The Christian church, as well-meaning and faithful as it can be, seems to continually miss the boat. I don’t mean miss the boat in now-repetitive ways people generally complain about the church. I mean miss the boat is another, and much more important, way.
Let me give an example. I constantly hear Christian pastors and leaders exhorting people (especially young people) into some mode of behavior or ethics. I understand this since these leaders tend to be around my age or older and were formed in a time when people were more or less on the same page metaphysically. That time is long gone and, yet, we still act as if it is still here.

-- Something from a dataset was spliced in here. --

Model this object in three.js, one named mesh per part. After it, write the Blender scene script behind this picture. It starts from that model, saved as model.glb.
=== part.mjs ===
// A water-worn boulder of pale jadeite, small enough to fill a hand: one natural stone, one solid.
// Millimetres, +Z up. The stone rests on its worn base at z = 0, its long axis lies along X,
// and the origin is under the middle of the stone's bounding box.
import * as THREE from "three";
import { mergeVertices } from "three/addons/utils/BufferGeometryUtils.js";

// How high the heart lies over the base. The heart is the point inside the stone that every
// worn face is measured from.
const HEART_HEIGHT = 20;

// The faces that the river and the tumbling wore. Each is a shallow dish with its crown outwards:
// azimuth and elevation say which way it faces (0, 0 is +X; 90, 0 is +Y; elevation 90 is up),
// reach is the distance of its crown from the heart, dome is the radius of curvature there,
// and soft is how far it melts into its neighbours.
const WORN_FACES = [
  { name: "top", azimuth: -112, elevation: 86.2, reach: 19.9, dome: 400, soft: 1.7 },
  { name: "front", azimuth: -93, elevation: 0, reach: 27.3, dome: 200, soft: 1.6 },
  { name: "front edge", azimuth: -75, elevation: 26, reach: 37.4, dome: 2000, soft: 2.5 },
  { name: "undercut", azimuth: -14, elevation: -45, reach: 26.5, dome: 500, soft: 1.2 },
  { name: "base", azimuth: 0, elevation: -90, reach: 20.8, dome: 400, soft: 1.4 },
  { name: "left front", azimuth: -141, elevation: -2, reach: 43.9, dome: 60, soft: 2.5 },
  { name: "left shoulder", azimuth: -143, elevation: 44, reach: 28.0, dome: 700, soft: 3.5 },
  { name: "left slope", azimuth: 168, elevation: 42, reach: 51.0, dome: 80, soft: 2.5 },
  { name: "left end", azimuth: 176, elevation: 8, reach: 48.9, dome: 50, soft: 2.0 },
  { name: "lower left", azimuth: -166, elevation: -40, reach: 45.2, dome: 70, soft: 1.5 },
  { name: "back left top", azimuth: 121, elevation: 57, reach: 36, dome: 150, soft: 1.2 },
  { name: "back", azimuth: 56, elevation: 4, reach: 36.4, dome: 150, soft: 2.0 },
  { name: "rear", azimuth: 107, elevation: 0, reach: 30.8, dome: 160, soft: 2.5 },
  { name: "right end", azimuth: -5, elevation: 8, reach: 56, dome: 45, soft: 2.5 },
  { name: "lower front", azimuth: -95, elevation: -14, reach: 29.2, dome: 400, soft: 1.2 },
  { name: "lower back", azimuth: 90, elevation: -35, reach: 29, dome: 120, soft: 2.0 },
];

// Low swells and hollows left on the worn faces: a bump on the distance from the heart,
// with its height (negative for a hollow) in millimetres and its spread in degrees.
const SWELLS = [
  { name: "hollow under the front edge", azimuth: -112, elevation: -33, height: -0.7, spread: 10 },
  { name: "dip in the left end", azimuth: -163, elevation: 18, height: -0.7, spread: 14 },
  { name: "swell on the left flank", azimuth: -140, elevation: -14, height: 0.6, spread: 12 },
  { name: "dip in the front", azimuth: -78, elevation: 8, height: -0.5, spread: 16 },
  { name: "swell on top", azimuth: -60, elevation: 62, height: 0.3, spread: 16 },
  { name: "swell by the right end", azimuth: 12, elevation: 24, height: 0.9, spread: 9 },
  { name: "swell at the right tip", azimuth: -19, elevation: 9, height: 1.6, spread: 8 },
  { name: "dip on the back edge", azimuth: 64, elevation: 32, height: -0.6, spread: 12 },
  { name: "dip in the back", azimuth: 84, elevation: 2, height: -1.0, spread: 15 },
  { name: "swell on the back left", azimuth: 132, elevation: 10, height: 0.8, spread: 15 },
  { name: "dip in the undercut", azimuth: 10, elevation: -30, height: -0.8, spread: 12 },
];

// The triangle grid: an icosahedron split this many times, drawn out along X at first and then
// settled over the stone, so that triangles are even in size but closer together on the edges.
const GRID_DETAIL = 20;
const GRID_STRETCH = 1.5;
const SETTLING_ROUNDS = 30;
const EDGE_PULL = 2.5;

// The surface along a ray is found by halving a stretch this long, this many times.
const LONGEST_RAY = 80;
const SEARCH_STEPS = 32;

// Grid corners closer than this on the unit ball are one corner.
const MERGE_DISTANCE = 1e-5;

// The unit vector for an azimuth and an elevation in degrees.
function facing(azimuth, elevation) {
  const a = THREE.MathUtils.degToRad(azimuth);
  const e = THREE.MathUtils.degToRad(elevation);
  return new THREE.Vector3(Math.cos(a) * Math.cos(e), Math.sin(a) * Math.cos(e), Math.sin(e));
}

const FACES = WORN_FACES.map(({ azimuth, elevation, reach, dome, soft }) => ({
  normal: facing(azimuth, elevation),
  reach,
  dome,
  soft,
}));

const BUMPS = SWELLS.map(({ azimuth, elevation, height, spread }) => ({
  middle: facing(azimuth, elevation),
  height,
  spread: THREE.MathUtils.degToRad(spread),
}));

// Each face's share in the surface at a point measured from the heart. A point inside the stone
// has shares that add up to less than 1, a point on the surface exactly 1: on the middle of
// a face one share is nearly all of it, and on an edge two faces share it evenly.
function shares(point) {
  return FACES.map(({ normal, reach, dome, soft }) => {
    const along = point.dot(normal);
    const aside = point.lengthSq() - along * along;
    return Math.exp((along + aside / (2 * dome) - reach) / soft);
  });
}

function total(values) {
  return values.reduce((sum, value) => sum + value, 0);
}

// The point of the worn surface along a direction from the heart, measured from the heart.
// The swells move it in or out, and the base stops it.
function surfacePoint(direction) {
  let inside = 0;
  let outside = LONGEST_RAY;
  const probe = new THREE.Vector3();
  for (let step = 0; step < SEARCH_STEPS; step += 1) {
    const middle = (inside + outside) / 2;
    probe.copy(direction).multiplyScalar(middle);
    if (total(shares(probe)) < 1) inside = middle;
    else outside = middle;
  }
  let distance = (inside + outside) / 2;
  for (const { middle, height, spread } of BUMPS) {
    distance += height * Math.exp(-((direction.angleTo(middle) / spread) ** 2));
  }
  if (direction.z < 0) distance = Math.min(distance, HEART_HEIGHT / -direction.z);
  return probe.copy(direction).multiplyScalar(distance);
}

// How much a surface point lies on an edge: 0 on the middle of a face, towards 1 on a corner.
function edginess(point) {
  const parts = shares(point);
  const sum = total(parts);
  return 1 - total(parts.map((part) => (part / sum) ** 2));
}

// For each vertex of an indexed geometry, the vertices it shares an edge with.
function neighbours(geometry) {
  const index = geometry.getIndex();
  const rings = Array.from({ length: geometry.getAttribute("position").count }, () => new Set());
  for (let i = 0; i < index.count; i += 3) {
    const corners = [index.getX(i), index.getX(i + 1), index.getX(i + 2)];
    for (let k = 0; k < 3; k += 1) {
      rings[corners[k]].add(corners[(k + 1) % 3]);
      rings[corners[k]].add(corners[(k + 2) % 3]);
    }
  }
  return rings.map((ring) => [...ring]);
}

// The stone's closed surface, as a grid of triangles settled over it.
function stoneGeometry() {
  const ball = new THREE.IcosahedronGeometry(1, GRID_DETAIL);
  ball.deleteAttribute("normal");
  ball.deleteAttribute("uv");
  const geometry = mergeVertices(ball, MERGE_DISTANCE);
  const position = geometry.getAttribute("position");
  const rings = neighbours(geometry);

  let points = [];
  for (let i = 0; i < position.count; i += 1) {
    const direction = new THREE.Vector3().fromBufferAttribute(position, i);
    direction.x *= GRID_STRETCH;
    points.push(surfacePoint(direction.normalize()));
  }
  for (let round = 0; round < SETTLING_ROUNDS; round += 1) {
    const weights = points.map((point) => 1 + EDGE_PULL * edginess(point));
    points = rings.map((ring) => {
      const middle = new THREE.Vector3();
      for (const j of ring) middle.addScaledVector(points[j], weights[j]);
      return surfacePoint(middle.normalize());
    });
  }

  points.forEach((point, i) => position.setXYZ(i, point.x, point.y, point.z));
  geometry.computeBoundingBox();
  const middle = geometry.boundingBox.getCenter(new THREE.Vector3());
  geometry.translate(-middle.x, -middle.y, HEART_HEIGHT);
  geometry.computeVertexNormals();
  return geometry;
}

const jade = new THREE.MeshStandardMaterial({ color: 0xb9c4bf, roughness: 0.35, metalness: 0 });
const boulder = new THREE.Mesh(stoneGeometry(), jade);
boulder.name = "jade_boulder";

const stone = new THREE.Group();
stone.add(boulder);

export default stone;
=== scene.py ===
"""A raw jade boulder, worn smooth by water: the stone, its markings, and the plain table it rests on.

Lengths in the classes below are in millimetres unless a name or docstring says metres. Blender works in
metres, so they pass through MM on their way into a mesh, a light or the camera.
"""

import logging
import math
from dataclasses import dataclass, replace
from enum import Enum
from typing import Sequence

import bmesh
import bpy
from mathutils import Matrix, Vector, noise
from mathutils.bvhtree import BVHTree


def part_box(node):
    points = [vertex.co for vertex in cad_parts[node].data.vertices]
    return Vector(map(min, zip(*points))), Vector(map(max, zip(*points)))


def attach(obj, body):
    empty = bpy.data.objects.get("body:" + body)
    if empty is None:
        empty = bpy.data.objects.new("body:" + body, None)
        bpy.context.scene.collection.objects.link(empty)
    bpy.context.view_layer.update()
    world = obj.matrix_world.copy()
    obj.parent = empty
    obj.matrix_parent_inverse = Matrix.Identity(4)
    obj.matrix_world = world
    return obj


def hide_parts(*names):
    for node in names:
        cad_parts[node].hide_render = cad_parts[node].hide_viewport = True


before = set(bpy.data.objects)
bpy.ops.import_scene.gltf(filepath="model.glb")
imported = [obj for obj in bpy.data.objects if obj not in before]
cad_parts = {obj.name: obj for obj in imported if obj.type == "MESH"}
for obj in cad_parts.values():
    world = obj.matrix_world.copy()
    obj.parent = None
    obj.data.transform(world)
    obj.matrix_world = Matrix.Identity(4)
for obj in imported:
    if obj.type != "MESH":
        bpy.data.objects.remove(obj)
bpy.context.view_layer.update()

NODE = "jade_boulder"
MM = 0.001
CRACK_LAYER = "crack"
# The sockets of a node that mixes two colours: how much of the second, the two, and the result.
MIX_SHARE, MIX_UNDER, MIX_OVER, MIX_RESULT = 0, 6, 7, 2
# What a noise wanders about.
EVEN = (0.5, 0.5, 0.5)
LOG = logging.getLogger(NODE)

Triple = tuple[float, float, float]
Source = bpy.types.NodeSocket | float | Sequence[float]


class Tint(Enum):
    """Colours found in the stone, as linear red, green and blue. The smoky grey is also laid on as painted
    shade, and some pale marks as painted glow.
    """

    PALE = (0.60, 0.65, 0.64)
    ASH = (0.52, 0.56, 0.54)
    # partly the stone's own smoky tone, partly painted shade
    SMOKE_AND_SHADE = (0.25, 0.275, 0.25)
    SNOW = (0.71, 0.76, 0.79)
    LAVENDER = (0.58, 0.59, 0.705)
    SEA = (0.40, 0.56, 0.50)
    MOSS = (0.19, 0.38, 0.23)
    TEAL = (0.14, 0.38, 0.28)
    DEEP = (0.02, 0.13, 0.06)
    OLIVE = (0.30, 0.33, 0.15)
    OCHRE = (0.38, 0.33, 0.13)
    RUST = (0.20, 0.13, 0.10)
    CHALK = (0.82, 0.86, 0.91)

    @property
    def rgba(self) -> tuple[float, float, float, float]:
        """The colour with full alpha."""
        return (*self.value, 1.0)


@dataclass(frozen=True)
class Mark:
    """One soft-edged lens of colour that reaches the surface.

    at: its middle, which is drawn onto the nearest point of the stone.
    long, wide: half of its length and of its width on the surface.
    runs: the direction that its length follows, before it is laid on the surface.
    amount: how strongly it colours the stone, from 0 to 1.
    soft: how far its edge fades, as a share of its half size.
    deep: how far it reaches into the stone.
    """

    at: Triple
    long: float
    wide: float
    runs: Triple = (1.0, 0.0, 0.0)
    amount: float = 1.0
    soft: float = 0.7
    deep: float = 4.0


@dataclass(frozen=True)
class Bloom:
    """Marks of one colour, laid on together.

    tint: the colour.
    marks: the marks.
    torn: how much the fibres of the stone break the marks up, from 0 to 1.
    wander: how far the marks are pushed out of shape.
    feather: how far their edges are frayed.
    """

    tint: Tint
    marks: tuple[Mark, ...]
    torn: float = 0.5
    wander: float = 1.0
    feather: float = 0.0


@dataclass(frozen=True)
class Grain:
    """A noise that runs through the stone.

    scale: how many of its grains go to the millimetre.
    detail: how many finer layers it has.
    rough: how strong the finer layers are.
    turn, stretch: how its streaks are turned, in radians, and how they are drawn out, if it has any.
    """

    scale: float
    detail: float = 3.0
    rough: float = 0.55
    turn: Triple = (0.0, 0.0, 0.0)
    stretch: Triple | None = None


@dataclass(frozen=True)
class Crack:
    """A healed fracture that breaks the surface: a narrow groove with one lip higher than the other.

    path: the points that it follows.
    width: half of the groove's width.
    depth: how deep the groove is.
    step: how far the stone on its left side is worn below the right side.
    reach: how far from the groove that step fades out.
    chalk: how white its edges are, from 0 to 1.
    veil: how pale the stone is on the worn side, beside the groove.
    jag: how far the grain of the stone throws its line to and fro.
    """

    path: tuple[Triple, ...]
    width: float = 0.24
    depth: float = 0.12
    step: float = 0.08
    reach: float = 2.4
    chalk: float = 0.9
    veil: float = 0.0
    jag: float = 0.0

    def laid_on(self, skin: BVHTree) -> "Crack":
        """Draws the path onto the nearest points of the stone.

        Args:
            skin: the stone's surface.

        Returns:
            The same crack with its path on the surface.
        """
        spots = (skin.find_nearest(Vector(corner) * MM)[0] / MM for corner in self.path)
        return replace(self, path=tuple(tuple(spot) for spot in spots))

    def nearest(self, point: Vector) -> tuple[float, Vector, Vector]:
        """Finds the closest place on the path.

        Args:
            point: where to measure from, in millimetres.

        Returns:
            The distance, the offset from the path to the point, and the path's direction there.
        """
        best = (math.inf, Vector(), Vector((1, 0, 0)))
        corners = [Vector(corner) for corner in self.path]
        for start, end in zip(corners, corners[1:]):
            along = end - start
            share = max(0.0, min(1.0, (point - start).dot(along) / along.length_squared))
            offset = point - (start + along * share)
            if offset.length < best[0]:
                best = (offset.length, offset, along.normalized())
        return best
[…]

That’s what I mean by missing the boat. We Christian leaders are standing at the port of New York with our charges, grousing about how late the boat to London is. What we haven’t come to grips with yet is that the boat has long since left New York and has been in London for quite some time. Yet, our mode of being and tone of leadership is assuming the boat is just late. We have missed the boat.
What do I mean by this? I mean we exhort and exhort- with little to no overarching reason as to why. We are assuming we share some metaphysical framework with younger folks that simply no longer exists and then we grouse about how they won’t get it together. Actually, the lion’s share of the blame lies at the feet of people like me- Christian pastors and leaders. We have not been paying attention and we have not been listening. We have not done the hard work of exegeting the signs of the times, engaging with Scripture, and teaching the Christian Faith within the context of now as opposed to a time in which we would rather be.

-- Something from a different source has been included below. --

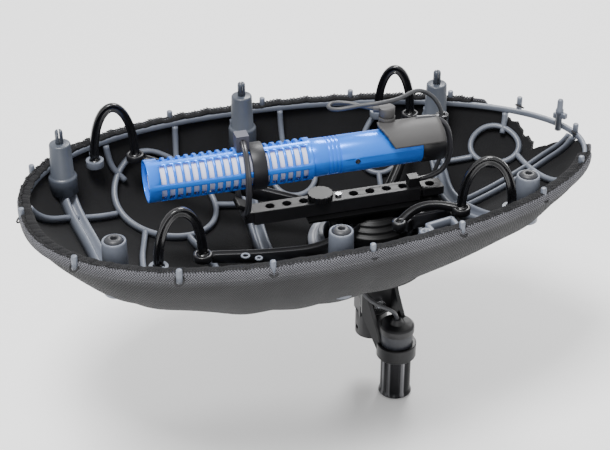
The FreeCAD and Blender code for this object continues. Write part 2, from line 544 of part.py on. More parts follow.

This may seem like a screed or a lament but it really is not. This is an exciting opportunity- not just for the people we lead but for ourselves. If we cannot coherently express the “why” to our folks, it is profoundly possible that we have forgotten the “why” for ourselves. That’s probably why we feel disconnected, ineffectual, angry, fearful, listless- it’s probably why we feel like a relic that life has passed by. It doesn’t have to be that way.
Some folks may say, “Yes! That’s why you need to get up to speed with the times and shed the constraints of tradition!” That would be an unbelievably bad mistake. That would be losing the very essence of what the church is and capitulating to the tyranny of the immediate- another aimless and vacuous mode of being. It’s just as lazy and ineffectual as mere reaction.
The answer is to return to first principles. It is to re-form to the contours of the ordered authority of the church. Scripture, tradition, and reason- in that order. It is not a three-legged stool but a one-legged stool, descending in importance.
The question to ask, then, is not “How can I get people to do the right things?” The would be to wait in New York for a boat that is never going to come. The question, with gratitude to Wendell Berry, is “What are people for?” The question is “Why?” We need to go back to first principles and start at Question 1.
As a Reformed Anglican, I love the vast riches of Protestant wisdom. They take me away from the tyranny of the immediate and show the depth and sophistication of insightful, prophetic, faithful voices as they address issues throughout the centuries and across the spectrum. I will, thus, start at Question 1 of the Westminster Shorter Catechism:
What is the chief end of man?
Man’s chief end is to glorify God, and to enjoy Him forever.
What does this mean? Beginning to answer this question is a journey into Christian wisdom that will re-orient us to first principles and bring us to a place of Christian vitality- not only for those we lead but, maybe most importantly, for ourselves and for our flourishing.